I was fortunate enough to travel to Budapest, Hungary with the entirety of Automattic. It was amazing to meet everyone face-to-face, finally putting speech and mannerisms together with written words and code.

One of the many highlights of the trip was getting to work with some people I don’t normally interact with — having some of my designs/code launched on was another amazing experience. Keep an eye out for the new post-post page; the screen you see after you publish a post on

My Support Rotation

All new “Automatticians” are required to spend three weeks working as a “Happiness Engineer,” reviewing and answering customer support emails. I wasn’t entirely thrilled with this requirement when I first heard it. But, I figured at the very least it’d be a good way to get to know some other coworkers, and ease my way in to the company.

At the end of this week, I’ll be wrapping up my time as a Happiness Engineer. And while I still have a week left, I feel like I’ve already learned so much about, the people who use, the Happiness team, and Automattic in general.

I’ve learned that I really enjoy helping people. Particularly, I enjoyed writing my replies. Even though I was often typing similar responses, I found myself trying to find the perfect tone and voice. I’ve been really focused on finding the best way to answer a question or provide information so that its easily understood. Its been strangely fun.

I’ve learned “alot” about Automattic, the company. I’ve learned that its a company of very smart people, always willing to help. I’ve learned that I’m free to do what I feel is right, and ask questions when I’m not sure. I’ve learned that even though you’ve never met, or even spoken to someone, it doesn’t mean you can’t “get to know” them. I’ve learned that email isn’t required. I’ve learned how to say “a8c.”

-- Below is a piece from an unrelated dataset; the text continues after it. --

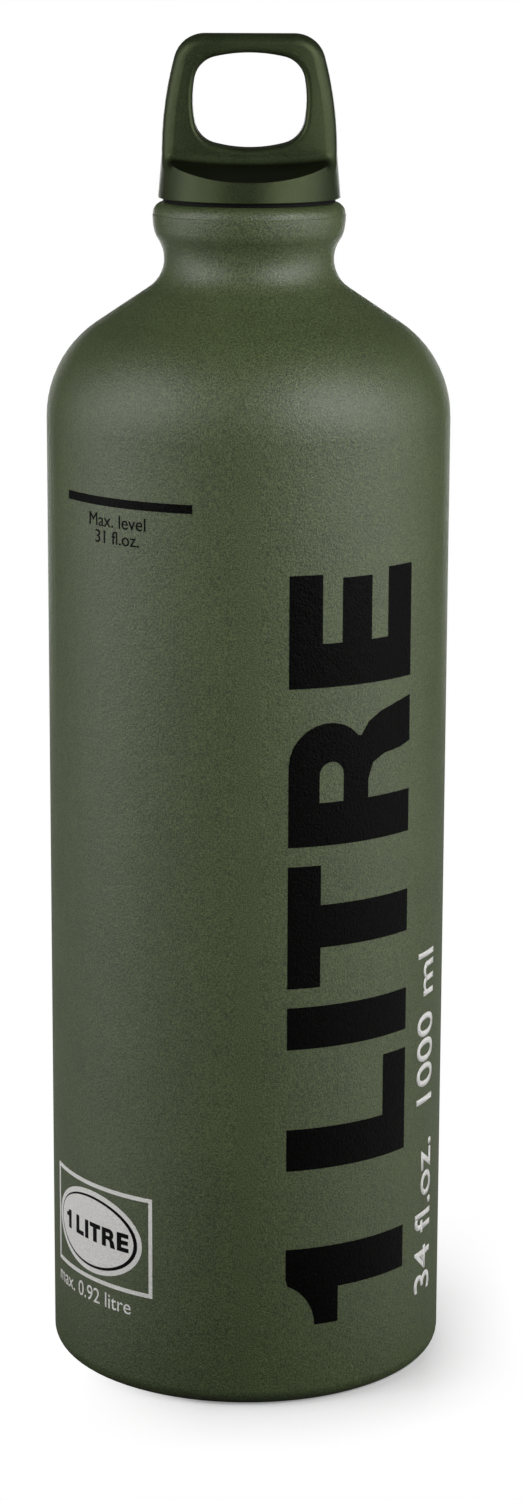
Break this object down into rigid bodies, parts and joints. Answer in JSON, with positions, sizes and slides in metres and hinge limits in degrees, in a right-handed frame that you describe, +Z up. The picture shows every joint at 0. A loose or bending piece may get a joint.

I’ve learned that customer support, no matter what you call it, is hard work. I’ve learned that someones probably written an detailed explanation in the Field Guide. I’ve learned that no matter how nice you are to someone, they can still be mad at you for something you didn’t do. I’ve learned that I’m really slow. I’ve learned to look at the history tab. I’ve learned that the Hapiness team is incredibly tuned-in to the current state of the company, products, teams, and so much more.

I’ve learned “alot” about over the last few weeks. So much so, that I’ve gained a whole new respect for the platform. Its done so much for writers, small business, and anyone looking to create a blog.

Since my initial hesitation, I think my time spent on the Happiness team was well worth it. I think its made my transition with the company much easier, and I’m glad I’m here for another week.

But next week. Next week is when I settle in to the Vault.

The New Job

Just a few days ago, I accepted an offer from Automattic. I’ll be the designer for their (our?) VaultPress product.

Upstate Interactive isn’t going away. Over the next few weeks, I’ll be passing control of the business to Andrea Dominick. Andi started out as an intern a few months ago, and has quickly show that she’s ready to take control!

I’ll write more about the job and what’s happening with UI as we approach my start date.